民主主義への憎悪 / ジャック・ランシエール
「自然には統治する理由のない人による統治される理由のない人の統治」
筆者によれば、これこそが民主主義というものらしい。
つまり、金持ちでも知識人でも世襲指導者でもない、「みんな」が発言権を持つこと。
最近の反グローバル化、既存の経済構造を打破しようとする流れ。
これを民主主義の行き過ぎだという知識人がいる。
しかし、民主主義とはそもそも特権を打破しようとするものだ。
現状の問題点はむしろ「統治する政治的・経済的権力」「消費者としての役割を任された民衆」という切り分けにある。

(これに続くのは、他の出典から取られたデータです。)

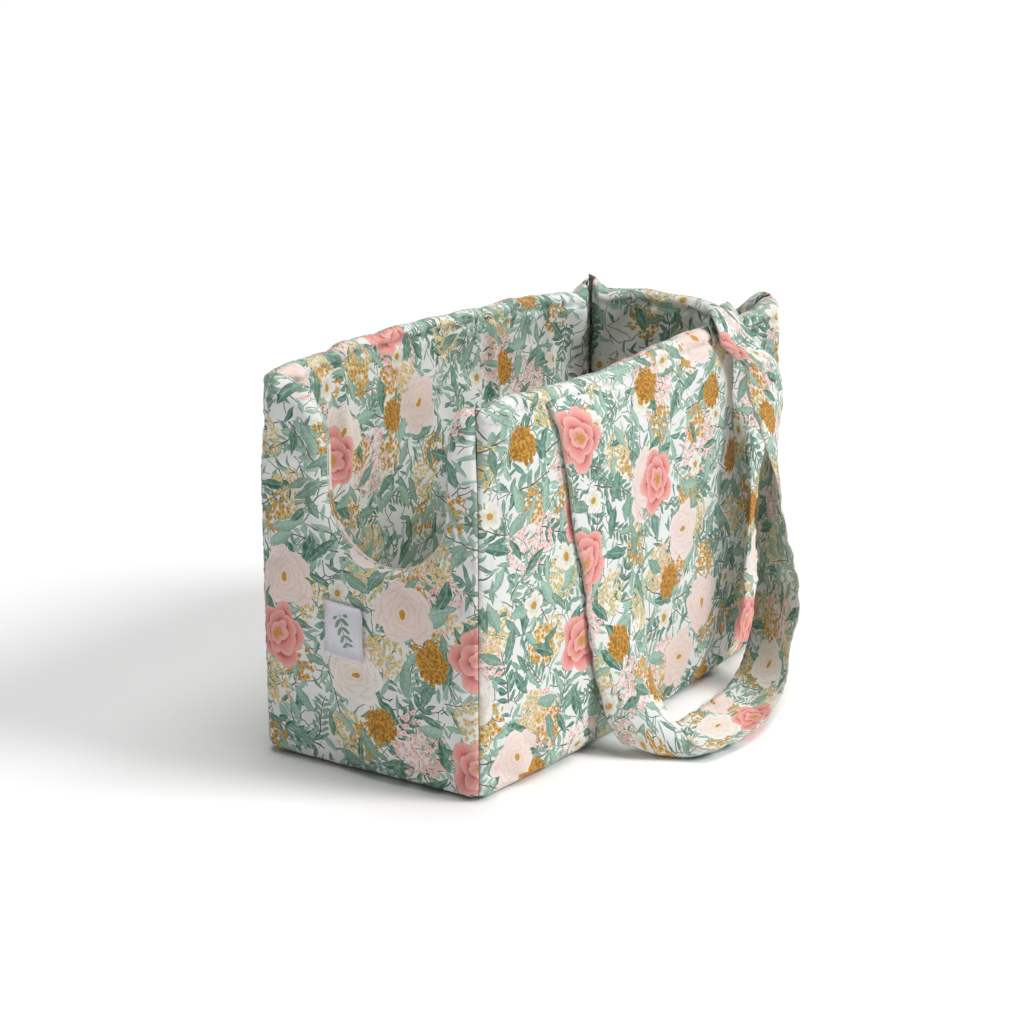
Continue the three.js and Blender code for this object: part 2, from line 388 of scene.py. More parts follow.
def sprig(cloth, place, length, width, pairs):
    """A stem with leaflets in pairs: its mask, and the coordinate across each leaflet."""
    x, y, _ = cloth.split(place)
    reach = y.abs()
    slanted = x - reach * 0.75
    step = 2.0 * length / pairs
    cell = (slanted / step).fraction() - 0.5
    across = cell * step
    taper = (reach / width * 2.0 - 1.0).abs().power(2.0) * -1.0 + 1.0
    inside = across.abs().less(taper.maximum(0.0) * (step * 0.36))
    kept = x.abs().less(length)
    stem = reach.less(0.011) * x.abs().less(length * 1.05)
    return (inside * kept).maximum(stem), across, stem


def printed_cotton(name, topstitched=False):
    """White plain-weave cotton printed with a dense meadow of flowers and leaves."""
    cloth = Cloth(name)
    uv = cloth.coordinates()
    drawn = cloth.warped(uv, 95.0, 0.0042)
    hand = cloth.warped(drawn, 420.0, 0.0009)
    tone = cloth.noise(uv, 260.0, 3.0)
    broad = cloth.noise(uv, 40.0, 2.0)

    colour = cloth.mix(broad.ramp(0.3, 0.7), GROUND, srgb(237, 239, 237))

    def lay(mask, paint):
        nonlocal colour
        colour = cloth.mix(mask, colour, paint)

    def green(chance, across, spread):
        side = (across / spread).ramp(-0.35, 0.35)
        base = cloth.mix(chance.ramp(0.15, 0.85), LEAF_DARK, LEAF_LIGHT)
        base = cloth.mix(side * 0.45, base, LEAF_MID)
        base = cloth.mix(tone.ramp(0.42, 0.66) * 0.42, base, LEAF_LIGHT)
        vein = across.abs().less(spread * 0.07)
        return cloth.mix(vein * 0.5, base, srgb(196, 216, 200))

    # thin twigs that wander and break off
    for size, width, shift in ((0.027, 0.0125, 0.0), (0.018, 0.0160, 0.31)):
        bent = cloth.warped(drawn, 48.0, 0.011)
        line = cloth.cell_edge(cloth.vector("ADD", bent, (shift, shift * 2, 0.0)), size).less(width)
        shown = cloth.noise(cloth.vector("ADD", uv, (shift, 0.0, 0.0)), 62.0, 1.0).more(0.47)
        lay(line * shown, cloth.mix(tone, STEM, LEAF_DARK))

    # small single leaves, thickly strewn
    for size, shift, tilt, keep in (
        (0.0115, 0.31, 0.4, 0.80),
        (0.0140, 0.77, 1.3, 0.72),
        (0.0160, 0.53, 2.2, 0.62),
    ):
        place, chance = cloth.scatter(drawn, size, shift, 0.75, tilt)
        mask, _, y, _ = leaf(cloth, place, 0.48, 0.110)
        lay(mask * chance[1].less(keep), green(chance[2], y, 0.12))

    # sprays of paired leaflets
    for size, shift, tilt, keep, pairs in ((0.034, 0.13, 2.1, 0.78, 6.0), (0.041, 0.57, 0.9, 0.70, 5.0)):
        place, chance = cloth.scatter(drawn, size, shift, 0.55, tilt)
        mask, across, stem = sprig(cloth, place, 0.42, 0.20, pairs)
        show = mask * chance[1].less(keep)
        lay(show, green(chance[2], across, 0.05))
        lay(show * stem, STEM)

    # heads of tiny florets, blush pink and then pale and deep gold
    for size, shift, tilt, keep, dot, ragged, paints in (
        (0.074, 0.19, 0.7, 0.50, 0.0038, 0.27, (PINK, srgb(252, 226, 218), srgb(226, 140, 132))),
        (0.052, 0.43, 1.9, 0.60, 0.0034, 0.27, (GOLD_LIGHT, srgb(236, 218, 164), GOLD)),
        (0.047, 0.91, 0.2, 0.50, 0.0037, 0.25, (GOLD, srgb(226, 178, 84), GOLD_DARK)),
    ):
        place, chance = cloth.scatter(drawn, size, shift, 0.5, tilt)
        x, y, _ = cloth.split(cloth.warped(place, 4.5, 0.42, 2.0))
        inside = (x * x * 0.75 + y * y).power(0.5).less(ragged)
        show = inside * chance[1].less(keep)
        floret, pick = cloth.scatter(hand, dot, shift, 0.7, tilt)
        petals, tone_out, far, _ = bloom(cloth, floret, 4.0, 1, 0.50, 0.42)
        head = cloth.mix(pick[1], paints[0], paints[1])
        head = cloth.mix(far.less(0.13), head, paints[2])
        lay(show * petals * pick[2].less(0.88), head)

    # larger leaves, singly
    for size, shift, tilt, keep, length, width in (
        (0.0215, 0.63, 0.5, 0.60, 0.48, 0.125),
        (0.0270, 0.27, 2.6, 0.46, 0.46, 0.140),
        (0.0245, 0.91, 1.5, 0.34, 0.47, 0.170),
    ):
        place, chance = cloth.scatter(drawn, size, shift, 0.6, tilt)
        mask, x, y, outline = leaf(cloth, place, length, width)
        paint = green(chance[2], y, width)
        ribs = ((x - y.abs() * 0.8) * 42.0).sin().more(0.86)
        paint = cloth.mix(ribs * 0.3, paint, LEAF_DARK)
        rim = y.abs().more(outline - 0.016)
        paint = cloth.mix(rim * 0.55, paint, LEAF_DARK)
        lay(mask * chance[1].less(keep), paint)

    # small white five-petalled flowers
    place, chance = cloth.scatter(hand, 0.039, 0.37, 0.5, 1.1)
    mask, out, far, _ = bloom(cloth, place, 5.0, 1, 0.235, 0.45)
    paint = cloth.mix(out.ramp(0.35, 1.0), srgb(226, 226, 205), srgb(252, 250, 244))
    paint = cloth.mix(out.more(0.92) * 0.6, paint, ROSE_LINE)
    paint = cloth.mix(far.less(0.062), paint, GOLD)
    lay(mask * chance[1].less(0.34), paint)

    # cream and blush roses with fine drawn petals
    place, chance = cloth.scatter(hand, 0.066, 0.71, 0.5, 2.3)
    mask, out, far, angle = bloom(cloth, cloth.warped(place, 3.4, 0.21), 5.0, 5, 0.310, 0.22)
    petal = cloth.mix(chance[2].ramp(0.35, 0.65), ROSE, ROSE_BLUSH)
    paint = cloth.mix(out.ramp(0.0, 0.55, 0.34, 0.0), petal, srgb(226, 190, 170))
    paint = cloth.mix(far.ramp(0.0, 0.30, 0.30, 0.0), paint, srgb(236, 206, 176))
    veins = (angle * 46.0 + far * 30.0).sin().ramp(0.2, 1.0)
    paint = cloth.mix(veins * 0.16, paint, ROSE_LINE)
    paint = cloth.mix(out.more(0.955) * 0.7, paint, ROSE_LINE)
    paint = cloth.mix(far.less(0.042), paint, GOLD)
    lay(mask * chance[1].less(0.30), paint)

    # marigolds
    place, chance = cloth.scatter(hand, 0.058, 0.05, 0.5, 0.95)
    mask, out, far, _ = bloom(cloth, cloth.warped(place, 8.0, 0.13, 2.0), 13.0, 4, 0.215, 0.26)
    paint = cloth.mix(out.ramp(0.0, 0.75), GOLD_DARK, srgb(214, 158, 54))
    paint = cloth.mix(tone.ramp(0.50, 0.58) * 0.6, paint, GOLD_DARK)
    lay(mask * chance[1].less(0.21), paint)

    # coral peonies: broad ruffled petals with fine veins
    place, chance = cloth.scatter(hand, 0.076, 0.83, 0.5, 1.6)
    local = cloth.warped(place, 2.6, 0.19)
    mask, out, far, angle = bloom(cloth, local, 5.0, 3, 0.285, 0.24)
    streak = ((angle * 37.0) + (far * 22.0)).sin().ramp(-0.4, 1.0)
    paint = cloth.mix(out.ramp(0.0, 0.35), CORAL_DARK, CORAL)
    paint = cloth.mix(out.ramp(0.30, 1.05) * 0.85, paint, CORAL_LIGHT)
    paint = cloth.mix(streak * 0.22, paint, srgb(222, 122, 118))
    paint = cloth.mix(out.more(0.95) * 0.35, paint, CORAL_DARK)
    stamen = far.less(cloth.noise(hand, 520.0).ramp(0.3, 0.7, 0.02, 0.07))
    paint = cloth.mix(stamen, paint, GOLD)
    lay(mask * chance[1].less(0.27), paint)

    # yarns, wear along the edges, and the cloth's own tone
    x, y, _ = cloth.split(uv)
    yarn = 2 * math.pi / 0.00042
    weave = (x * yarn).sin() * (y * yarn).sin()
    slub = cloth.noise(cloth.vector("MULTIPLY", uv, (1.0, 0.08, 1.0)), 1500.0, 2.0)
    colour = cloth.mix(weave.ramp(-1.0, 1.0) * 0.05, colour, srgb(180, 178, 172))
    colour = cloth.mix(slub.ramp(0.5, 0.8) * 0.07, colour, srgb(214, 212, 206))
    wear = cloth.attribute("wear")
    rubbed = wear * cloth.noise(uv, 150.0, 3.0).ramp(0.35, 0.7)
    colour = cloth.mix(rubbed * 0.22, colour, srgb(222, 218, 208))
    if topstitched:
        from_middle = (((y / STRAP_UV_PERIOD + 0.5).fraction() - 0.5) * STRAP_UV_PERIOD).abs()
        across = from_middle - (STRAP_WIDTH / 2 - STRAP_EDGE_ROLL)
        thread = across.abs().less(0.00032) * (x / 0.0038).fraction().less(0.72)
        colour = cloth.mix(thread * 0.85, colour, srgb(228, 220, 198))
        # painted shade: the cloth is drawn darker along the sunken line of the topstitching, where shade
        # falls
        stitch_groove_painted_shade = across.abs().ramp(0.0, 0.0014, 1.0, 0.0)
        colour = cloth.mix(stitch_groove_painted_shade * 0.16, colour, srgb(120, 128, 116))
    cloth.shader.inputs["Sheen Weight"].default_value = 0.12
    cloth.shader.inputs["Sheen Roughness"].default_value = 0.5
    cloth.shader.inputs["Specular IOR Level"].default_value = 0.25
    crinkle = cloth.noise(cloth.warped(uv, 60.0, 0.006), 120.0, 3.0)
    under = cloth.bump(crinkle, 0.0016, 0.45)
    rough = broad.ramp(0.2, 0.8, 0.80, 0.92) + wear * 0.04
    return cloth.finish(colour, rough, cloth.bump(weave + slub, 0.00008, 0.6, under))


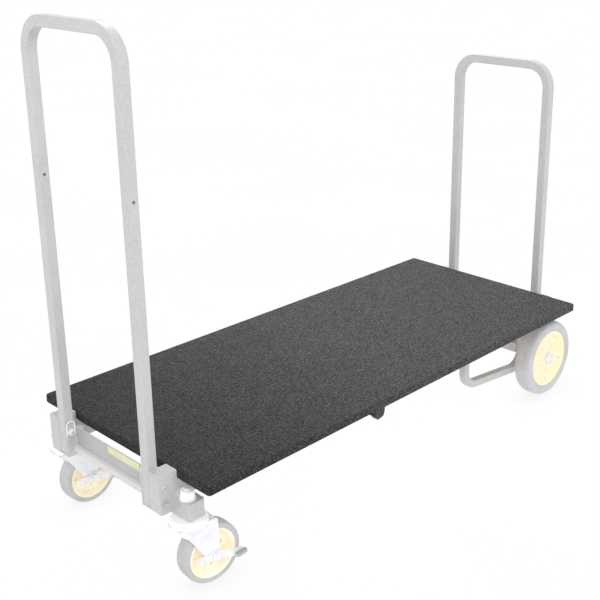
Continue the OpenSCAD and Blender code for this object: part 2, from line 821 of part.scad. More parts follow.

互いを理解しあうことと、「嫌な相手と表面上は手を組むこと」の使い分けが大事ではないか。
全然哲学を知らないので間違ってる可能性ありありだけど、こんな主旨だったと思う。
この本を読んだきっかけは、Brexitとトランプ旋風だった。
「どうしてそんな結論になるんだ?自分が何をしているのか分かっているのか?」から、
「そもそも民主主義ってなんだ?」と思ったこと。
そしてこの本を読んで。
「民衆は正しい選択をすることができる」「寡頭制こそが現状の問題である」という筆者の意見には、必ずしも同意しない。
しかし、現状を変えていく方向性の選択肢が必ずしも明確でないことは、大いに問題だと思う。
例えば資本課税(次のエントリーで言及するかも)による富の再配分。
例えば費用対効果による政策評価と、浮いた財源による教育への投資。
保護主義に走り、みんなで貧乏になろうとしなくても、みんなで幸せになる道はあると思う。
そのための選択肢を広く世間に示すことこそ、知識人に求められていることなのではないか。
グローバル化は止まる性質を持たないかもしれないが、全てを食らい尽くす怪物ではないと思うから。